Input: reading about ideas (in papers, courses or blogs) and learning new skills. (Skills are about how to do something, while ideas are about what)
Processing: critiquing ideas, generating new ideas and evaluating them. This is where the real knowledge generation happens.
Output: writing about your ideas (in papers mainly), presenting your ideas to other researchers and discussing them.

1. Input

The primary source of ideas and information is research papers. We can also get it from other documents, blogs and conference presentations.

Some of the general skills you will need as a researcher are

Touch typing
LaTeX: for typesetting all your reports, papers, slides, etc. LaTeX (and bibtex) allows us to forget about formatting, citation styles, etc and focus on the content. Most conferences provide LaTeX templates for their papers that follows the conference formatting guidelines. If you use their template, you don’t have to worry about the conference’s formatting guidelines at all.
Writing: You will be spending a lot of time writing about things. So it’s better to get good at it.

2. Processing

Coming up with new ideas to work on

This is the crux of research. How do we come up with something new? There are a few strategies.

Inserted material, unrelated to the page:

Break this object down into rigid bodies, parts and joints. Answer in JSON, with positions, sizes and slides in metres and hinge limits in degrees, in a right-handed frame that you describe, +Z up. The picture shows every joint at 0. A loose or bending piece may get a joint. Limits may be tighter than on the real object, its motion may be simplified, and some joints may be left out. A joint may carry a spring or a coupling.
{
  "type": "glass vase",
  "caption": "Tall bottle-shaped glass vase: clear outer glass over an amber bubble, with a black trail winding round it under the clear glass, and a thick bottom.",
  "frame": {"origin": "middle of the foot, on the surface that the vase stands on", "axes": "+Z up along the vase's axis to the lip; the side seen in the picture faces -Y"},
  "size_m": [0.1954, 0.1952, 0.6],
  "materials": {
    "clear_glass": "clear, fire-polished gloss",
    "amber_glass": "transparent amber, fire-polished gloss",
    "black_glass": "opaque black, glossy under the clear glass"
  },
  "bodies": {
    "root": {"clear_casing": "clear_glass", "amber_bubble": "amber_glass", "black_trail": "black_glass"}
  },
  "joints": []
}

Classify existing works and identify gaps (the table method):

This was suggested to me by Prof. Rupesh Nasre. It involves creating a table, where columns and rows represent different dimensions of the problem. Now we classify all the existing works in the area based on these two (or more) dimensions. Finally, identify boxes where there are not much work done and explore those areas.
Identify all possible techniques that could be used to solve a problem
Borrow ideas from a different subject or context

Examples of such works that I’ve come across are:
- Theory and Practice of Finding Eviction Sets by Vila, et. al: Threshold group testing is a concept from statistics which is used in testing a group of blood samples with lesser number of tests. This works propose a technique for finding minimal eviction sets for microarchitectural attacks by using threshold group testing.
If there are two main techniques to do something, propose a hybrid of the two.

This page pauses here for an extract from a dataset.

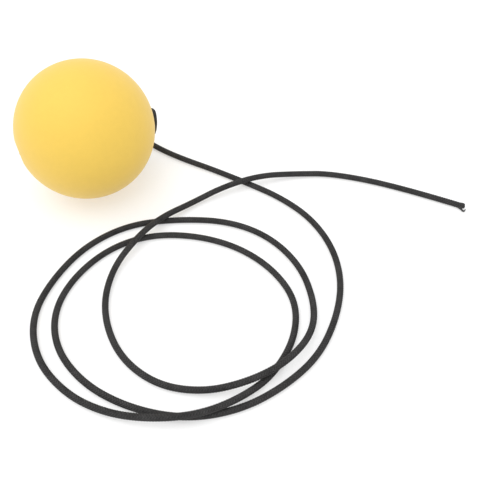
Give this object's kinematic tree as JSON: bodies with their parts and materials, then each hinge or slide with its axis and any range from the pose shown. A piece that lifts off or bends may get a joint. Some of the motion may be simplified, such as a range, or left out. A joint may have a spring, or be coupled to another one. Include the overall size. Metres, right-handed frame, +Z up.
{
  "type": "reflex ball on elastic cord",
  "caption": "Soft round training ball that spins on a thin elastic cord, knotted in a recess at each end of its bore, the long cord lying in loose loops.",
  "frame": {"origin": "the point the ball rests on, at the bottom of the ball", "axes": "+Z up, +X the way the straight free end of the cord points"},
  "size_m": [0.1993, 0.166, 0.063],
  "materials": {
    "ball_skin": "matte",
    "cord_braid": "matte",
    "cord_rubber": "matte"
  },
  "bodies": {
    "cord": {"sheath_in_bore": "cord_braid", "core_in_bore": "cord_rubber", "exit_knot": "cord_braid", "end_knot": "cord_braid", "knot_tail": "cord_braid", "cord_sheath": "cord_braid", "cord_core": "cord_rubber"},
    "ball": {"ball": "ball_skin"}
  },
  "joints": [
    {"name": "ball_spin", "type": "hinge", "parent": "cord", "child": "ball", "pos_m": [0, 0, 0.0315], "axis": [0.6403, 0.7631, 0.0872], "continuous": true}
  ]
}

Often, there are some problems where there are two main, opposing techniques that make different tradeoffs. One option to explore in such problems, is to combine and use both techniques together. Examples of such works that I’ve come across are:
- Agile Paging: Exceeding the Best of Nested and Shadow Paging by Gandhi, et. al: This work combines the two main techniques used for paging in virtualized systems: Nested paging and Shadow paging.
- A tale of two erasure codes in HDFS by Xia, et. al: This work combines and uses two different erasure codes: a fast code (which is faster but has size overheads) and a compact code (which is compact but is slower).
Combine all the individual techniques for solving your problem into a framework that uses all of the techniques together, switches between the techniques dynamically, or uses some of the techniques based on heuristics Examples of such works that I’ve come across are:
- A Framework for Memory Oversubscription Management in Graphics Processing Units by Li, et. al: Combines three different techniques: Pre eviction, Core throttling and Memory compression to reduce unified memory overheads during oversubscription.
Create or discover something that the research community can use.
- Simulators
- Benchmark suites
- Performance models
- Taxonomy
Study anamolies

During your experiments, if you find some benchmark behaving unexpectedly, dig deeper into it and try to explain what is causing that behaviour.
Study failures

If it turns out that the idea does not perform well, find out the reason why it doesn’t perform well. This could give insights for modifying the design to perform better.
Apply AI/ML to your (systems) problem 😜. Because why not? And don’t forget to mention that you are the first to use AI/ML for that problem.

Strong inference

When you find an interesting observation, come up with multiple hypotheses that can explain the observation and perform experiments to falsify the hypotheses, one by one. This prevents confirmation bias from attachment to the first hypothesis.

Evaluation

This is where we try to answer: Is my idea useful? The evaluation process is different in different fields, even between subfields. It’s good to spend some time to ensure that the right benchmarks and evaluation methodology is used, before starting with experiments.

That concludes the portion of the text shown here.